• [Aim]:
Copy each line exactly. Leave nothing out.
--- BEGIN Raw data ---
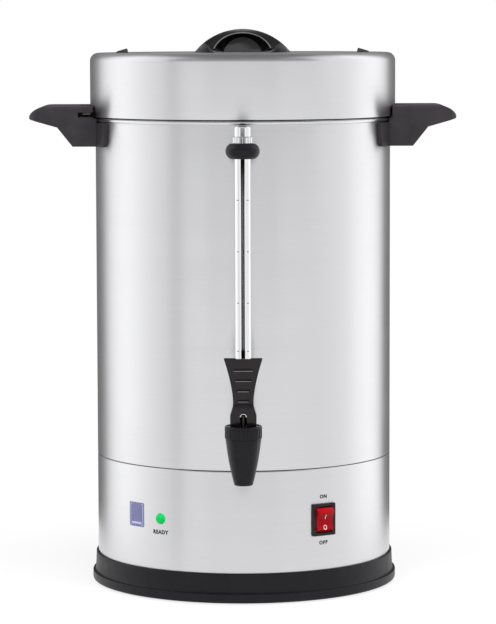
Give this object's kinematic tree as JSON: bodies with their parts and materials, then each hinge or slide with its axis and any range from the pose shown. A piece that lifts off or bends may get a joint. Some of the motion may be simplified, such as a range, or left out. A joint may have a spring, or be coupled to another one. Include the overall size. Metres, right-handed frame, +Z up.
{
  "type": "coffee urn",
  "caption": "Tall round percolating coffee urn with a deep lift-off lid, side handles, a front sight gauge, a spring tap with a pull lever, a rocker switch and a lamp.",
  "frame": {"origin": "on the urn's vertical centre line, in the plane of the foot ring's sole", "axes": "+Z up, the tap and the sight gauge face -Y, +X to the right seen from the front"},
  "size_m": [0.42, 0.3749, 0.545],
  "materials": {
    "brushed_steel": "brushed round the body",
    "polished_steel": "polished",
    "plain_steel": "plain mill finish",
    "bright_steel": "bright zinc or stainless",
    "chrome": "chrome plated",
    "base_plastic": "moulded, fine satin",
    "knob_plastic": "moulded, half gloss",
    "handle_plastic": "moulded, fine grain",
    "tap_plastic": "moulded, satin",
    "switch_plastic": "moulded, satin",
    "red_plastic": "moulded, gloss",
    "green_lens": "moulded lens, gloss",
    "gauge_glass": "clear",
    "silicone": "moulded",
    "foot_rubber": "moulded",
    "white_nylon": "moulded",
    "brass": "stamped",
    "heater_aluminium": "cast"
  },
  "bodies": {
    "urn": {"outer_shell": "brushed_steel", "base_skirt": "brushed_steel", "tank_wall": "polished_steel", "tank_floor": "polished_steel", "base_ring": "base_plastic", "base_plate": "plain_steel", "foot_ring": "foot_rubber", "foot_screws": "bright_steel", "tank_studs": "plain_steel", "stud_nuts": "bright_steel", "handle_left": "handle_plastic", "handle_right": "handle_plastic", "handle_screws": "bright_steel", "gauge_block": "tap_plastic", "gauge_nut": "chrome", "gauge_seal": "silicone", "gauge_glass": "gauge_glass", "gauge_guard": "chrome", "gauge_bracket": "tap_plastic", "bracket_screw": "bright_steel", "gauge_collar": "chrome", "gauge_cap": "chrome", "tap_body": "tap_plastic", "tap_bonnet": "tap_plastic", "tap_spring": "bright_steel", "tap_shank": "bright_steel", "shank_nut": "bright_steel", "shank_washers": "silicone", "shank_spacer": "switch_plastic", "switch_housing": "switch_plastic", "switch_terminals": "brass", "lamp_lens": "green_lens", "lamp_body": "switch_plastic", "cord_gland": "switch_plastic", "gland_nut": "switch_plastic", "terminal_block": "white_nylon", "brew_heater": "heater_aluminium", "warm_heater": "heater_aluminium", "heater_bracket": "plain_steel", "bracket_screws": "bright_steel", "thermostat": "switch_plastic", "thermal_fuse": "bright_steel", "pump_tube": "bright_steel", "pump_base": "bright_steel", "filter_basket": "bright_steel"},
    "lid_seal": {"lid_gasket": "silicone"},
    "lid": {"lid_cover": "brushed_steel", "lid_lugs": "polished_steel", "lid_ledge_ring": "plain_steel", "lid_knob": "knob_plastic", "knob_screws": "bright_steel", "lid_pointers": "knob_plastic"},
    "tap_stem": {"tap_stem": "bright_steel", "seat_cup": "silicone"},
    "tap_lever": {"tap_lever": "tap_plastic", "lever_pin": "bright_steel"},
    "rocker": {"switch_rocker": "red_plastic"},
    "valve_disc": {"pump_valve": "plain_steel"},
    "basket_cover": {"basket_cover": "bright_steel"}
  },
  "joints": [
    {"name": "lid_lift", "type": "slide", "parent": "urn", "child": "lid_seal", "axis": [0, 0, 1], "range_m": [0, 0.15]},
    {"name": "lid_twist", "type": "hinge", "parent": "lid_seal", "child": "lid", "pos_m": [0, 0, 0.4598], "axis": [0, 0, 1], "range_deg": [-10, 0]},
    {"name": "stem_lift", "type": "slide", "parent": "urn", "child": "tap_stem", "axis": [0, 0, 1], "range_m": [0, 0.004], "stiffness_N_per_m": 1500, "springref_m": -0.006, "deforming": ["tap_spring"]},
    {"name": "lever_pull", "type": "hinge", "parent": "tap_stem", "child": "tap_lever", "pos_m": [0, -0.199, 0.1872], "axis": [1, 0, 0], "range_deg": [0, 45]},
    {"name": "power_rocker", "type": "hinge", "parent": "urn", "child": "rocker", "pos_m": [0.07477, -0.12131, 0.0779], "axis": [-0.8513, -0.5247, 0], "range_deg": [0, 18]},
    {"name": "valve_rise", "type": "slide", "parent": "urn", "child": "valve_disc", "axis": [0, 0, 1], "range_m": [0, 0.003]},
    {"name": "cover_lift", "type": "slide", "parent": "urn", "child": "basket_cover", "axis": [0, 0, 1], "range_m": [0, 0.06]}
  ],
  "couplings": [
    {"joint": "lever_pull", "follows": "stem_lift", "rad_per_m": 196.35}
  ]
}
--- END Raw data ---
• [Task response]:
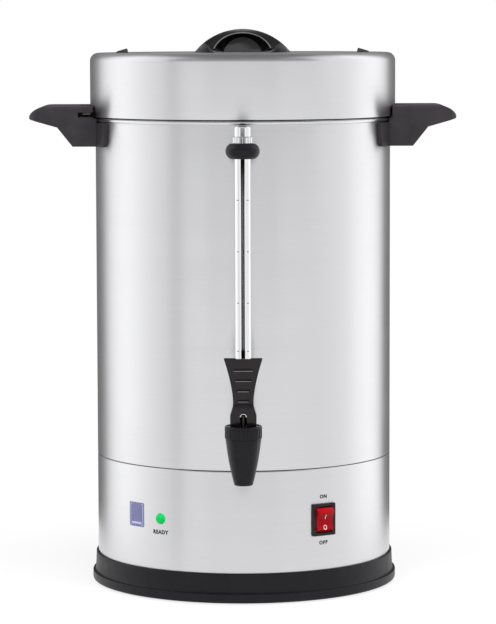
Give this object's kinematic tree as JSON: bodies with their parts and materials, then each hinge or slide with its axis and any range from the pose shown. A piece that lifts off or bends may get a joint. Some of the motion may be simplified, such as a range, or left out. A joint may have a spring, or be coupled to another one. Include the overall size. Metres, right-handed frame, +Z up.
{
  "type": "coffee urn",
  "caption": "Tall round percolating coffee urn with a deep lift-off lid, side handles, a front sight gauge, a spring tap with a pull lever, a rocker switch and a lamp.",
  "frame": {"origin": "on the urn's vertical centre line, in the plane of the foot ring's sole", "axes": "+Z up, the tap and the sight gauge face -Y, +X to the right seen from the front"},
  "size_m": [0.42, 0.3749, 0.545],
  "materials": {
    "brushed_steel": "brushed round the body",
    "polished_steel": "polished",
    "plain_steel": "plain mill finish",
    "bright_steel": "bright zinc or stainless",
    "chrome": "chrome plated",
    "base_plastic": "moulded, fine satin",
    "knob_plastic": "moulded, half gloss",
    "handle_plastic": "moulded, fine grain",
    "tap_plastic": "moulded, satin",
    "switch_plastic": "moulded, satin",
    "red_plastic": "moulded, gloss",
    "green_lens": "moulded lens, gloss",
    "gauge_glass": "clear",
    "silicone": "moulded",
    "foot_rubber": "moulded",
    "white_nylon": "moulded",
    "brass": "stamped",
    "heater_aluminium": "cast"
  },
  "bodies": {
    "urn": {"outer_shell": "brushed_steel", "base_skirt": "brushed_steel", "tank_wall": "polished_steel", "tank_floor": "polished_steel", "base_ring": "base_plastic", "base_plate": "plain_steel", "foot_ring": "foot_rubber", "foot_screws": "bright_steel", "tank_studs": "plain_steel", "stud_nuts": "bright_steel", "handle_left": "handle_plastic", "handle_right": "handle_plastic", "handle_screws": "bright_steel", "gauge_block": "tap_plastic", "gauge_nut": "chrome", "gauge_seal": "silicone", "gauge_glass": "gauge_glass", "gauge_guard": "chrome", "gauge_bracket": "tap_plastic", "bracket_screw": "bright_steel", "gauge_collar": "chrome", "gauge_cap": "chrome", "tap_body": "tap_plastic", "tap_bonnet": "tap_plastic", "tap_spring": "bright_steel", "tap_shank": "bright_steel", "shank_nut": "bright_steel", "shank_washers": "silicone", "shank_spacer": "switch_plastic", "switch_housing": "switch_plastic", "switch_terminals": "brass", "lamp_lens": "green_lens", "lamp_body": "switch_plastic", "cord_gland": "switch_plastic", "gland_nut": "switch_plastic", "terminal_block": "white_nylon", "brew_heater": "heater_aluminium", "warm_heater": "heater_aluminium", "heater_bracket": "plain_steel", "bracket_screws": "bright_steel", "thermostat": "switch_plastic", "thermal_fuse": "bright_steel", "pump_tube": "bright_steel", "pump_base": "bright_steel", "filter_basket": "bright_steel"},
    "lid_seal": {"lid_gasket": "silicone"},
    "lid": {"lid_cover": "brushed_steel", "lid_lugs": "polished_steel", "lid_ledge_ring": "plain_steel", "lid_knob": "knob_plastic", "knob_screws": "bright_steel", "lid_pointers": "knob_plastic"},
    "tap_stem": {"tap_stem": "bright_steel", "seat_cup": "silicone"},
    "tap_lever": {"tap_lever": "tap_plastic", "lever_pin": "bright_steel"},
    "rocker": {"switch_rocker": "red_plastic"},
    "valve_disc": {"pump_valve": "plain_steel"},
    "basket_cover": {"basket_cover": "bright_steel"}
  },
  "joints": [
    {"name": "lid_lift", "type": "slide", "parent": "urn", "child": "lid_seal", "axis": [0, 0, 1], "range_m": [0, 0.15]},
    {"name": "lid_twist", "type": "hinge", "parent": "lid_seal", "child": "lid", "pos_m": [0, 0, 0.4598], "axis": [0, 0, 1], "range_deg": [-10, 0]},
    {"name": "stem_lift", "type": "slide", "parent": "urn", "child": "tap_stem", "axis": [0, 0, 1], "range_m": [0, 0.004], "stiffness_N_per_m": 1500, "springref_m": -0.006, "deforming": ["tap_spring"]},
    {"name": "lever_pull", "type": "hinge", "parent": "tap_stem", "child": "tap_lever", "pos_m": [0, -0.199, 0.1872], "axis": [1, 0, 0], "range_deg": [0, 45]},
    {"name": "power_rocker", "type": "hinge", "parent": "urn", "child": "rocker", "pos_m": [0.07477, -0.12131, 0.0779], "axis": [-0.8513, -0.5247, 0], "range_deg": [0, 18]},
    {"name": "valve_rise", "type": "slide", "parent": "urn", "child": "valve_disc", "axis": [0, 0, 1], "range_m": [0, 0.003]},
    {"name": "cover_lift", "type": "slide", "parent": "urn", "child": "basket_cover", "axis": [0, 0, 1], "range_m": [0, 0.06]}
  ],
  "couplings": [
    {"joint": "lever_pull", "follows": "stem_lift", "rad_per_m": 196.35}
  ]
}